Only the lines from the line that has "extrude(amount=BOARD_DEPTH - GLASS_THICK" through the line that has "obj.parent = empty" should be reproduced, exactly and with both ends kept.

◆ **Provided information**
- - - -

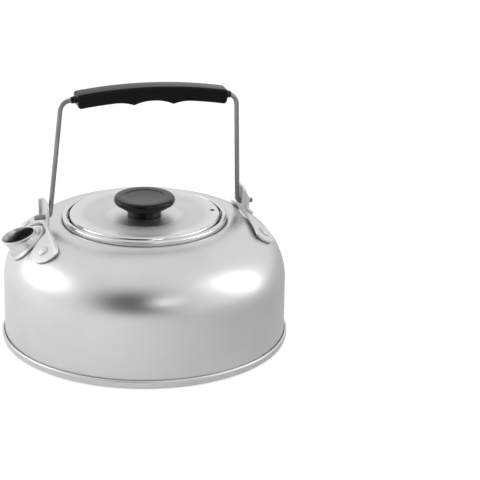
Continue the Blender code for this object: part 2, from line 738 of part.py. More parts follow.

- - - -

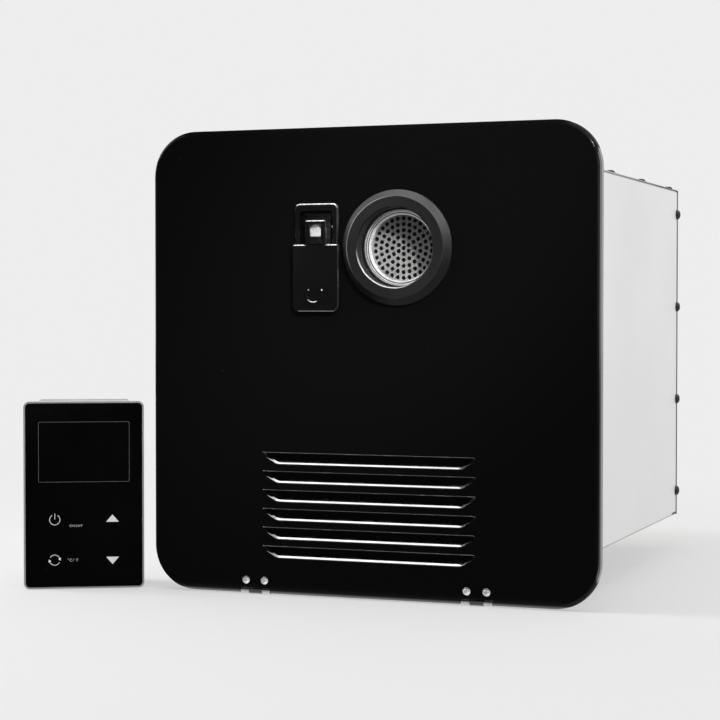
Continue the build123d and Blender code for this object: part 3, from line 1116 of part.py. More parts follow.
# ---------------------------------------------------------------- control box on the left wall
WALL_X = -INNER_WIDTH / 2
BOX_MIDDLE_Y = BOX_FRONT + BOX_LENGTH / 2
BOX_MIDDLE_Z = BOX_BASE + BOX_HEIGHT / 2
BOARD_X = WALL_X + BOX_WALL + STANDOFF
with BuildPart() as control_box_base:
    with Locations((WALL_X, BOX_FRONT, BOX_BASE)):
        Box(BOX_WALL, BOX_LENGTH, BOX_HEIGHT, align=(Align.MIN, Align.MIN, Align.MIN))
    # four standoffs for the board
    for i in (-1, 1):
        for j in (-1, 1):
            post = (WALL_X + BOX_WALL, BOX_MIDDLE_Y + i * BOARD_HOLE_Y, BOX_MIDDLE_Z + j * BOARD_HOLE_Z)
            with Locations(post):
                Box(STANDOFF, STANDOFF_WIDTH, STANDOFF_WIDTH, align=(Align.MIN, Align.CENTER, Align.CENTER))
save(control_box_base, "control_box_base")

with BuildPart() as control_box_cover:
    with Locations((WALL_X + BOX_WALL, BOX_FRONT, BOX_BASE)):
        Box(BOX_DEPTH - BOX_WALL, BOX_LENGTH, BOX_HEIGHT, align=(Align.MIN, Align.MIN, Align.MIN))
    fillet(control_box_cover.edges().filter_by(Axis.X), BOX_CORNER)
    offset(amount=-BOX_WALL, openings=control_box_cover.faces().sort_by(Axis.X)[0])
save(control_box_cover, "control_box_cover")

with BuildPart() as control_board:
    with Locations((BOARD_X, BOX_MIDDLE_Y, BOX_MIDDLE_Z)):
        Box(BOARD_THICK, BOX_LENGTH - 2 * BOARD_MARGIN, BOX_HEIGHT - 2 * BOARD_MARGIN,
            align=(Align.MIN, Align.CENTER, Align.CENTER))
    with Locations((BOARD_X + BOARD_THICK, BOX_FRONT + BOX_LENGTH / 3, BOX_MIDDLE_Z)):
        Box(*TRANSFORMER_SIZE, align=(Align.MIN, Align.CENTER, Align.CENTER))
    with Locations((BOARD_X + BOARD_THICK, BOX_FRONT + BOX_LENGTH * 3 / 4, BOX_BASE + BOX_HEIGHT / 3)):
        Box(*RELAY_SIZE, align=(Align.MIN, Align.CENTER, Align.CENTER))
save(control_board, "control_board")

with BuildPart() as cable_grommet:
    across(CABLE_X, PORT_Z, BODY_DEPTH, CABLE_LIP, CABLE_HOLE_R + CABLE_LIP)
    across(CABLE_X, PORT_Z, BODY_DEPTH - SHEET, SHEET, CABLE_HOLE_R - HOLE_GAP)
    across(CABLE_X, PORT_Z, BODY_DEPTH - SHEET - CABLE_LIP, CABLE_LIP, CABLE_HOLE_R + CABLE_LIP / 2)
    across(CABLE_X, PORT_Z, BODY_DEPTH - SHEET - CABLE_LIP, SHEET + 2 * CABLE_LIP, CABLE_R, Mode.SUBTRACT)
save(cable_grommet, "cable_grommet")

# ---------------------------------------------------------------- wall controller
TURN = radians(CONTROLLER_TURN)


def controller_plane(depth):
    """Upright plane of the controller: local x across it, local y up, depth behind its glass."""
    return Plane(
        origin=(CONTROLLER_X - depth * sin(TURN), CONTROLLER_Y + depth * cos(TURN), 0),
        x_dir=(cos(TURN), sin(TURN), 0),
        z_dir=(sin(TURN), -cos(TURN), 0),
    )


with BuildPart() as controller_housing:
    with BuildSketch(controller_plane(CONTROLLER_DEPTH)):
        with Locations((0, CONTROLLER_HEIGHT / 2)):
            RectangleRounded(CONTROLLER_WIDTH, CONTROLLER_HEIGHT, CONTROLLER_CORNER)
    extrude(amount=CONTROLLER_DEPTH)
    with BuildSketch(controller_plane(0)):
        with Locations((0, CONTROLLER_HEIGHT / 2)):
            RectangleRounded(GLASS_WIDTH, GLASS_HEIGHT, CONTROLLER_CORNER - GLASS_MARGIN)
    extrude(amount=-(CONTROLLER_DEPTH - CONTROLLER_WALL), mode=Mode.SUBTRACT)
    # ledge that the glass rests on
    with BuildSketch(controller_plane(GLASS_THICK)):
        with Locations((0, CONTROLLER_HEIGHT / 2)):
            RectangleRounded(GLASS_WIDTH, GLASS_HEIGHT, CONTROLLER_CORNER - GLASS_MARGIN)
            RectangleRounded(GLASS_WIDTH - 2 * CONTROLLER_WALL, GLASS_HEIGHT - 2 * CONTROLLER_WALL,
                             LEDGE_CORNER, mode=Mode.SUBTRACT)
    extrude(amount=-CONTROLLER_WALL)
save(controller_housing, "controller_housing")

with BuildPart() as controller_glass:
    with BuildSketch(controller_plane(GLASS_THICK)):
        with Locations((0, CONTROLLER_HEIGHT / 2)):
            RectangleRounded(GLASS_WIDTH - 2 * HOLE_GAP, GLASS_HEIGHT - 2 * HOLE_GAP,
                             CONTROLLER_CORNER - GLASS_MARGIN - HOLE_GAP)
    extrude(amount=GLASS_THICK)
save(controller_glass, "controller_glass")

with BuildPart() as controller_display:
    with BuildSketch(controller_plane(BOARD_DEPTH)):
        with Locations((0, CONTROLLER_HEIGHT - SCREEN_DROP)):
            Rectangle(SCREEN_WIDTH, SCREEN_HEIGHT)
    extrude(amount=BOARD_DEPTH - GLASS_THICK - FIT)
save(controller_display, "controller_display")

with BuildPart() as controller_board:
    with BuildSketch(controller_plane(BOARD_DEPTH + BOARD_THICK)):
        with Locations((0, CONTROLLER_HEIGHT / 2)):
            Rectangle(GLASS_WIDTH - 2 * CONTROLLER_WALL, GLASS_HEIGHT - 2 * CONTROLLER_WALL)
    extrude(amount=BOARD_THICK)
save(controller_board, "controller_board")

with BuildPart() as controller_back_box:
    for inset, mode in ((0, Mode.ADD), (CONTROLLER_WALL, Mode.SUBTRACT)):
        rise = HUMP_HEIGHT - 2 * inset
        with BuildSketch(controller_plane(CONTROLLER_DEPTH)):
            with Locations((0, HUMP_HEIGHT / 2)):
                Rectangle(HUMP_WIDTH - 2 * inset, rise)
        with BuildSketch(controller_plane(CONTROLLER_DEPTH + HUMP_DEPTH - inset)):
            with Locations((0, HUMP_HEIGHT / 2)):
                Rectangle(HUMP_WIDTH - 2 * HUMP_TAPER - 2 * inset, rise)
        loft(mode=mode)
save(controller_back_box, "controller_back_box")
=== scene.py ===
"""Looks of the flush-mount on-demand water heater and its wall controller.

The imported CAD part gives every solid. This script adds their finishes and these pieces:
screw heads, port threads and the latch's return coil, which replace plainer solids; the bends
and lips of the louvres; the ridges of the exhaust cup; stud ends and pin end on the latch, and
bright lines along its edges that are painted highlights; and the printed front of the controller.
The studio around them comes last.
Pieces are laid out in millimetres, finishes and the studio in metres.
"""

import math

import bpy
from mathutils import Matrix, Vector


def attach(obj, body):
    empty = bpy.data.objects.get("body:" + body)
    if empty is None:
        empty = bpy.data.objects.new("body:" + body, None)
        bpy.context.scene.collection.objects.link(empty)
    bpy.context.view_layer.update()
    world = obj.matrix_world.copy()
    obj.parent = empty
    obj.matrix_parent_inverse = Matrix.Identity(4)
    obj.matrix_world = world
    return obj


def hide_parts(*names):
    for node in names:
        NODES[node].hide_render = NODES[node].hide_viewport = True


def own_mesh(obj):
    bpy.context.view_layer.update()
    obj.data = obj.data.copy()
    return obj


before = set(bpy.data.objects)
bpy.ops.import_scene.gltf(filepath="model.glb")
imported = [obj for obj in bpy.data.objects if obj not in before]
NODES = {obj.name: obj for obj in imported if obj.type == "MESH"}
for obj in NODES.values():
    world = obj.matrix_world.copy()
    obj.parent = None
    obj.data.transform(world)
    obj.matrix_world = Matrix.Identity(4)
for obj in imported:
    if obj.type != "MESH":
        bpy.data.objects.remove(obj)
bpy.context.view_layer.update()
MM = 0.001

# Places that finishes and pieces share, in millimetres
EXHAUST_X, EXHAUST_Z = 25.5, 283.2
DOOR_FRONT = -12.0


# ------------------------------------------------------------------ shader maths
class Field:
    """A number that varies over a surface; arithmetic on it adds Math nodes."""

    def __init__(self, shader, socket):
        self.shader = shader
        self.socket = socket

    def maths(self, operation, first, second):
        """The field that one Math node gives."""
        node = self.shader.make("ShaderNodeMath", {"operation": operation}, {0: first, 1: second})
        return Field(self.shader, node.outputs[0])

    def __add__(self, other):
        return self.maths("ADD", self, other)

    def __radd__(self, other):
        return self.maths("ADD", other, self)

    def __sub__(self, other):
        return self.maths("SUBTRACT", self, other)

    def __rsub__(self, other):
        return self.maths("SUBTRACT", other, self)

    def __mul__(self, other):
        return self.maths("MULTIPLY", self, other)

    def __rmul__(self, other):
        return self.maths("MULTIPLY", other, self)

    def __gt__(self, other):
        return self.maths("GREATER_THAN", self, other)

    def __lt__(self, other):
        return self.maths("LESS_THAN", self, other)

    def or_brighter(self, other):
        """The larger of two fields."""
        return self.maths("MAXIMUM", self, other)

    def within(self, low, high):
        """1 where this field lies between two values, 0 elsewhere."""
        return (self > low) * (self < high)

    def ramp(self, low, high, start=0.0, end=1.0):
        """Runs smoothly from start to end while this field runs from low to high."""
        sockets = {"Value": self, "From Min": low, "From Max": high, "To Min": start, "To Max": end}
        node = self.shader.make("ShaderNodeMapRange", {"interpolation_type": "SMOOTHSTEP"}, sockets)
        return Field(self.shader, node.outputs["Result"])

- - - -

◆ **Exercise output**
    extrude(amount=BOARD_DEPTH - GLASS_THICK - FIT)
save(controller_display, "controller_display")

with BuildPart() as controller_board:
    with BuildSketch(controller_plane(BOARD_DEPTH + BOARD_THICK)):
        with Locations((0, CONTROLLER_HEIGHT / 2)):
            Rectangle(GLASS_WIDTH - 2 * CONTROLLER_WALL, GLASS_HEIGHT - 2 * CONTROLLER_WALL)
    extrude(amount=BOARD_THICK)
save(controller_board, "controller_board")

with BuildPart() as controller_back_box:
    for inset, mode in ((0, Mode.ADD), (CONTROLLER_WALL, Mode.SUBTRACT)):
        rise = HUMP_HEIGHT - 2 * inset
        with BuildSketch(controller_plane(CONTROLLER_DEPTH)):
            with Locations((0, HUMP_HEIGHT / 2)):
                Rectangle(HUMP_WIDTH - 2 * inset, rise)
        with BuildSketch(controller_plane(CONTROLLER_DEPTH + HUMP_DEPTH - inset)):
            with Locations((0, HUMP_HEIGHT / 2)):
                Rectangle(HUMP_WIDTH - 2 * HUMP_TAPER - 2 * inset, rise)
        loft(mode=mode)
save(controller_back_box, "controller_back_box")
=== scene.py ===
"""Looks of the flush-mount on-demand water heater and its wall controller.

The imported CAD part gives every solid. This script adds their finishes and these pieces:
screw heads, port threads and the latch's return coil, which replace plainer solids; the bends
and lips of the louvres; the ridges of the exhaust cup; stud ends and pin end on the latch, and
bright lines along its edges that are painted highlights; and the printed front of the controller.
The studio around them comes last.
Pieces are laid out in millimetres, finishes and the studio in metres.
"""

import math

import bpy
from mathutils import Matrix, Vector


def attach(obj, body):
    empty = bpy.data.objects.get("body:" + body)
    if empty is None:
        empty = bpy.data.objects.new("body:" + body, None)
        bpy.context.scene.collection.objects.link(empty)
    bpy.context.view_layer.update()
    world = obj.matrix_world.copy()
    obj.parent = empty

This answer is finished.